-- begin --

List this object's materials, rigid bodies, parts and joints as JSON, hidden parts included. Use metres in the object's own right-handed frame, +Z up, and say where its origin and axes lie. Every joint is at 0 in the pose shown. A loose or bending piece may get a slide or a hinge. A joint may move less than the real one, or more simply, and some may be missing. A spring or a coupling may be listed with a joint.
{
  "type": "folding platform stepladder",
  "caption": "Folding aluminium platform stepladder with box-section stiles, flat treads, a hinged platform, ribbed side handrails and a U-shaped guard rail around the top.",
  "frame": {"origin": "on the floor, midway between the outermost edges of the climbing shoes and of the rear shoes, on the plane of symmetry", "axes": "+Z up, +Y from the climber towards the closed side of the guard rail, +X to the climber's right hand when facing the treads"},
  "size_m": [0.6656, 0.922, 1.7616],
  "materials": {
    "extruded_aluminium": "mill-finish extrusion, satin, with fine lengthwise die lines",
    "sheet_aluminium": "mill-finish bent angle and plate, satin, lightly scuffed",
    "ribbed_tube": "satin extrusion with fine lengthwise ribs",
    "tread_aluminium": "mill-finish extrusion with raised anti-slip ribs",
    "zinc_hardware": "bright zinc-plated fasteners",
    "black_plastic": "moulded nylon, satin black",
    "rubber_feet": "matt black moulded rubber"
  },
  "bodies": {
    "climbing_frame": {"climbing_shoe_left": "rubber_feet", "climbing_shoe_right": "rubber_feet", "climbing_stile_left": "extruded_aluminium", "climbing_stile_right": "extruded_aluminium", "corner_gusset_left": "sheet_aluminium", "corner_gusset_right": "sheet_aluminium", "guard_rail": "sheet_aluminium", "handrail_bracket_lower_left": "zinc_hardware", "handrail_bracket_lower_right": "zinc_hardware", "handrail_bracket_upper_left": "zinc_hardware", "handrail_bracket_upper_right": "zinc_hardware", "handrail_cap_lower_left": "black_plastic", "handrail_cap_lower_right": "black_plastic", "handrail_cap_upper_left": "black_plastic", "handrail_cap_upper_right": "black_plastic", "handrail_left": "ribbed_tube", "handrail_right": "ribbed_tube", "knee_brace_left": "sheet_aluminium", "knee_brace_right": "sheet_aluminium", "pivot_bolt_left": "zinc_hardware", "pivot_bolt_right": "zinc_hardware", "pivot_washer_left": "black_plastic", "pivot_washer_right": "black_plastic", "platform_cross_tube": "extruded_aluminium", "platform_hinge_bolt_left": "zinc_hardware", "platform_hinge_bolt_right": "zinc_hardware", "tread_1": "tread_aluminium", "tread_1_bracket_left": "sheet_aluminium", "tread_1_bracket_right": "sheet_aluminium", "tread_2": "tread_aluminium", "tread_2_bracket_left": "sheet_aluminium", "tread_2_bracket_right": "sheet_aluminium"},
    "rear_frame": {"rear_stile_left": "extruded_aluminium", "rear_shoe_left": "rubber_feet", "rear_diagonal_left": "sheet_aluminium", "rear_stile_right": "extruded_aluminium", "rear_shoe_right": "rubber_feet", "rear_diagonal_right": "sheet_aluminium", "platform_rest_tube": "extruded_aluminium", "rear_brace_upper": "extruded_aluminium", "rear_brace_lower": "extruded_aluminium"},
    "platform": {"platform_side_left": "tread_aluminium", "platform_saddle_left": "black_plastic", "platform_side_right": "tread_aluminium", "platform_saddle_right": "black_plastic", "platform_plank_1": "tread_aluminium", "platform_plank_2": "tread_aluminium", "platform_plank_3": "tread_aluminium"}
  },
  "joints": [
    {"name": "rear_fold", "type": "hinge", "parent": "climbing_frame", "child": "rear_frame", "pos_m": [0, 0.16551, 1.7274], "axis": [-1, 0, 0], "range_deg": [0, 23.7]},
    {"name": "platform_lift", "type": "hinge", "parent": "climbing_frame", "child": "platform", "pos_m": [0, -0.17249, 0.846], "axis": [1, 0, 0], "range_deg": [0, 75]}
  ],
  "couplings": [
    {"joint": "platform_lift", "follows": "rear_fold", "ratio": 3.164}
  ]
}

-- end --
-- begin --

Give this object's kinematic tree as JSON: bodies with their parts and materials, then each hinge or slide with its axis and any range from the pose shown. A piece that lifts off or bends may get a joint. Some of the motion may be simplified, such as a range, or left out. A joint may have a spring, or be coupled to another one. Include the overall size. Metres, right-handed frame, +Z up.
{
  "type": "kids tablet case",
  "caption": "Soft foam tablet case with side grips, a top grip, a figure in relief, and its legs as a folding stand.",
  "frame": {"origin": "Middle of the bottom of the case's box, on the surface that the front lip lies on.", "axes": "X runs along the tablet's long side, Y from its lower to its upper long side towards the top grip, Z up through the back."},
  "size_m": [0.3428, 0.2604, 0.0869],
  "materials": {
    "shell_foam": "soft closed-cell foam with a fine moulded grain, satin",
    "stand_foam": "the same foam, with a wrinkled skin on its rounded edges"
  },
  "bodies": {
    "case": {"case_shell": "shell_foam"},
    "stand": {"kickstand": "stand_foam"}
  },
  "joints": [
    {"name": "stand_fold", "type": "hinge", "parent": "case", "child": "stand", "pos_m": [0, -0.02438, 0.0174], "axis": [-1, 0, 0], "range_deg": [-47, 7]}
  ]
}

-- end --

▶ Work instructions
In the data above, how many lines contain the string "object"? Answer with the number only.

▶ Response to the task
2